Kritik nach Enthüllungsbuch über Trump So rechtfertigt Woodward die späte Veröffentlichung
Präsident Trump hat dem Starreporter im Winter verraten, dass er die Öffentlichkeit bewusst über die Gefährlichkeit des Coronavirus täuscht. Stellte Woodward daraufhin Geschäftsinteressen über die öffentliche Gesundheit?

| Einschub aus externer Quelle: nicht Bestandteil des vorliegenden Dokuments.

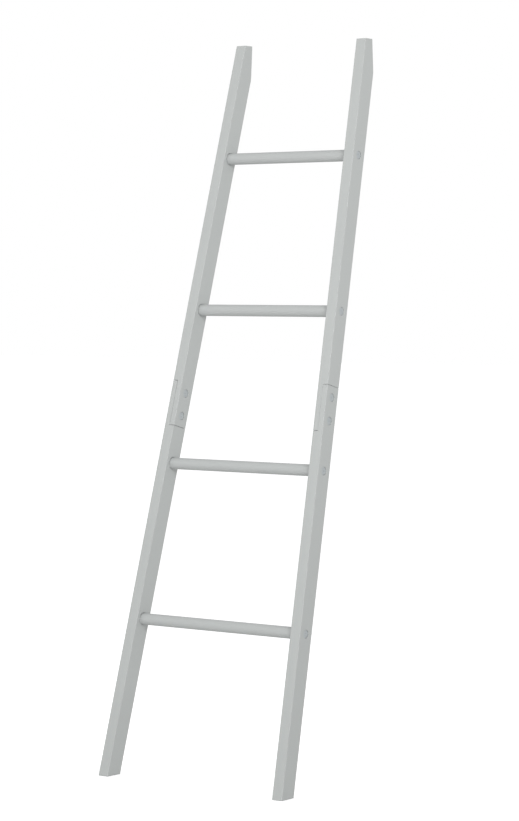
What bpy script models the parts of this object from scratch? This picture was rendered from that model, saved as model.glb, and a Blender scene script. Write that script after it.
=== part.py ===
"""A leaning blanket ladder: two bolted rails joined by four dowel rungs, as it stands against a wall.

Metres, +Z up. The origin is on the floor, under the middle of the ladder's bounding box. +X is to the right
of someone facing the ladder, and +Y points to the wall that its top rests on.

Three kinds of frame hold the pieces. The ladder frame leans with the ladder: X across, Z up the slope,
Y through it towards the wall. Each side frame is one rail's own: X out of the ladder, Z up the rail, from
the middle of its foot. A turned piece has its axis along X, with its head at +X.
"""

import math

import bmesh
import bpy
from mathutils import Vector

# The whole ladder.
HEIGHT = 1.582                # floor to the rails' tops
FOOT_WIDTH = 0.484            # outside the rails, on the floor
TOP_WIDTH = 0.346             # outside the rails, at their tops
LEAN = math.radians(13.9)     # of the ladder, from upright
WALL_FLAT_HEIGHT = 0.073      # the upright flat at each rail's top that lies on the wall

# Rails, each in a lower and an upper piece joined by a half-lap.
RAIL_WIDTH = 0.025            # across the ladder
RAIL_DEPTH = 0.042            # front to back
RAIL_EDGE = 0.0012            # chamfer along the four long edges
LAP_LENGTH = 0.100
LAP_RISE = 0.131              # middle of the half-lap above the rung below it, up the slope
LAP_RUNG = 2                  # number of that rung, counted from the floor
LAP_BOLT_PITCH = 0.050
LAP_BOLTS = 2

# Rungs, let into the rails' inner faces.
RUNGS = 4
FIRST_RUNG = 0.3405           # floor to the lowest rung's axis, up the slope
TOP_RUNG_DROP = 0.2602        # rails' tops to the highest rung's axis, down the slope
RUNG_DIAMETER = 0.025
RUNG_EDGE = 0.0008            # chamfer round each end
SOCKET_DEPTH = 0.010

# Fasteners: socket-head connector bolts, and the inserts and sleeve nuts that they screw into.
BOLT_DIAMETER = 0.006
HEAD_DIAMETER = 0.017
HEAD_THICKNESS = 0.0025
HEAD_EDGE = 0.0005            # chamfer round the head's face
HEAD_SINK = 0.0012            # head's face below the rail's face
HEX_WIDTH = 0.004             # across the flats of the key socket
HEX_DEPTH = 0.0014
BOLT_GRIP = 0.014             # length of rung bolt inside its insert
BOLT_TIP = 0.0008             # chamfer at a bolt's tip
INSERT_DIAMETER = 0.010
INSERT_LENGTH = 0.018
SLEEVE_DIAMETER = 0.009
SLEEVE_FLOOR = 0.0005         # metal between a sleeve's bore and its head

# Clearances.
FACE_GAP = 0.0003             # between faces that bear on each other
ROUND_GAP = 0.0003            # round a dowel, sleeve, insert or shank, on the radius
RECESS_GAP = 0.0006           # round a bolt's head, on the radius
SHOULDER_GAP = 0.0005         # the seam at each end of a half-lap
TIP_GAP = 0.0005              # between a bolt's tip and the end of a blind bore
OVERCUT = 0.004               # how far a cutter runs past the face that it opens

WOOD_SEGMENTS = 24            # sides of dowels, sockets and recesses
METAL_SEGMENTS = 18           # sides of fasteners; a multiple of six, for their key sockets
HEXAGON = 6
SHARP_ANGLE = math.radians(30)  # edges that turn by more than this are shaded sharp
WELD = 1e-6                   # distance within which a tube's two ends are one ring

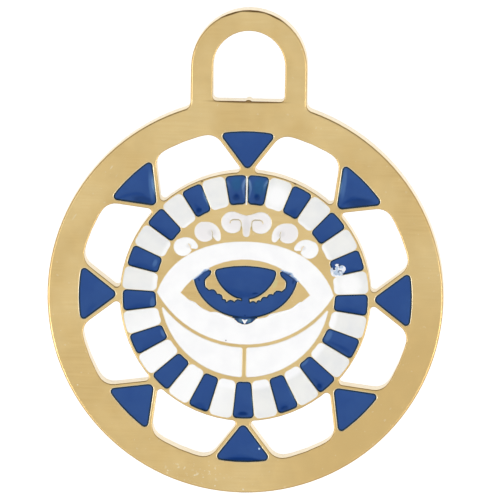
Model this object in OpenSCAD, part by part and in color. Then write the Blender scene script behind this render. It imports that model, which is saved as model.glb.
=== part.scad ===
// Evil eye pendant: a flat round metal plate in one piece with its bail, pierced by
// windows between enamelled rays, with a ring of enamel blocks round an enamelled eye.
// It lies on its back, face up (+Z), bail towards +Y. The origin is the middle of the
// disc on its back face, and all lengths are in millimetres.

/* [Disc] */
// Diameter of the round plate
disc_d = 30; // [29:0.5:34]
// Thickness of the metal
plate_t = 2.2; // [1.8:0.1:3]
// Width of the plain rim outside the windows
rim_w = 2.33; // [2.1:0.01:2.6]

/* [Bail] */
// Width of the bail across its two legs
bail_w = 8.8; // [8.2:0.1:9.6]
// Height of the bail above the top of the disc
bail_rise = 6.85; // [6.4:0.05:7.6]
// Thickness of the bail over its eye
bail_crown_w = 1.6; // [1.4:0.05:1.9]
// Width of the bail's eye
bail_eye_w = 5.46; // [5:0.02:5.8]
// Height of the bail's eye
bail_eye_h = 5.35; // [5:0.05:5.6]
// Radius of the two lower corners of the bail's eye
bail_eye_corner_r = 0.35; // [0.2:0.05:0.6]
// Radius of the fillet where the bail grows out of the disc
bail_fillet_r = 0.55; // [0.3:0.05:0.9]
// Width of the small burr in the middle of the eye's lower edge
burr_w = 0.5; // [0.3:0.05:0.8]
// Height of that burr
burr_h = 0.12; // [0.05:0.01:0.2]

/* [Rays and windows] */
// Number of rays, and of windows between them
ray_count = 8; // [7:1:9]
// Distance from the edge of the disc to the base of a ray
ray_edge_w = 2.4; // [2.2:0.05:2.8]
// Width of a ray's base between its sharp corners
ray_w = 4.3; // [3.9:0.05:4.5]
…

Weniger als zwei Monate vor der Präsidentschaftswahl veröffentlicht der Starreporter Bob Woodward ein Buch mit brisanten Aussagen: US-Präsident Trump gab schon Ende des Winters im Gespräch mit dem Journalisten zu, dass er weiss, wie gefährlich das Coronavirus ist – und dass er der Öffentlichkeit dieses Wissen bewusst vorenthält.
In dem Land, das inzwischen mehr als 190'000 Covid-19-Tote und 6,3 Millionen Infizierte zählt, fragen sich nun viele: Warum hat der Enthüllungsjournalist dieses Wissen fast ein halbes Jahr für sich behalten? Der demokratische Gouverneur von New Jersey, Phil Murphy, sagte dem Fernsehsender CNN, er hätte deutlich früher Sicherheitsmassnahmen veranlasst, wenn er diese Informationen gehabt hätte.
Journalisten diskutieren, ob Woodwards Vorgehen moralisch zu verantworten ist. Andere werfen ihm vor, er sei mit Trumps Aussagen erst jetzt an die Öffentlichkeit gegangen, damit sich sein Buch wenige Wochen vor der Wahl besser verkaufe. Auf diese Weise stelle er Geschäftsinteressen über die öffentliche Gesundheit.
Woodward widerspricht diesen Vorwürfen. Er sagt, Trump erzähle Dinge, die einer Prüfung nicht standhielten. Deswegen habe er sich damals erst einmal dieselbe Frage gestellt wie schon als Reporter der Washington Post in Präsident Richard Nixons Watergate-Affäre: «Was wusste er und wann wusste er es?»
«Tödliches Zeug»
Trump habe ihm zwar bereits im Winter gesagt, dass er gewusst habe, dass das Virus hochansteckend und gefährlich sei, die Gefahr aber öffentlich heruntergespielt habe, sagte Woodward. Er habe als Reporter aber prüfen müssen, ob das tatsächlich zutreffe. Dafür habe er bis Mai gebraucht. Als er zudem herausgefunden habe, dass sich Trump bei seinen Interview-Aussagen über das Virus auf verlässliche Informationen gestützt habe, sei die Pandemie schon in den gesamten USA verbreitet gewesen.
«Wenn ich damals die Geschichte über das gebracht hätte, was er im Februar wusste, hätte uns das nichts gesagt, was wir nicht schon wussten», sagte Woodward. Die Angelegenheit sei bereits keine Sache der öffentlichen Gesundheit mehr gewesen, sondern eine politische Frage. Deshalb habe er sich darauf konzentriert, sein Buch vor dem Wahltermin herauszubringen.
Nach eigenen Aussagen hat Woodward zwischen Dezember und Juli 18 Mal mit dem US-Präsidenten gesprochen. Belegt werden diese Aussagen mit Tondokumenten. Im Februar habe er ihn erstmals auf das Virus angesprochen. «Das ist tödliches Zeug», sagte Trump laut Woodwards Buch «Rage», («Zorn»), das kommende Woche veröffentlicht werden soll. «Sie atmen einfach die Luft ein und das ist es, wie es sich überträgt. Das ist raffiniert, das ist heikel. Es ist auch tödlicher als selbst unsere heftigen Grippen.» Öffentlich erklärte Trump damals hingegen, das Virus sei nicht schlimmer als eine saisonale Grippe und die Regierung habe es völlig unter Kontrolle.
Im März räumte Trump dann gegenüber Woodward ein, er habe die Gefahr vorsätzlich kleingeredet. «Ich wollte es immer herunterspielen», sagte er Woodwards Buch zufolge. «Ich spiele es immer noch gern herunter, weil ich keine Panik verursachen will.»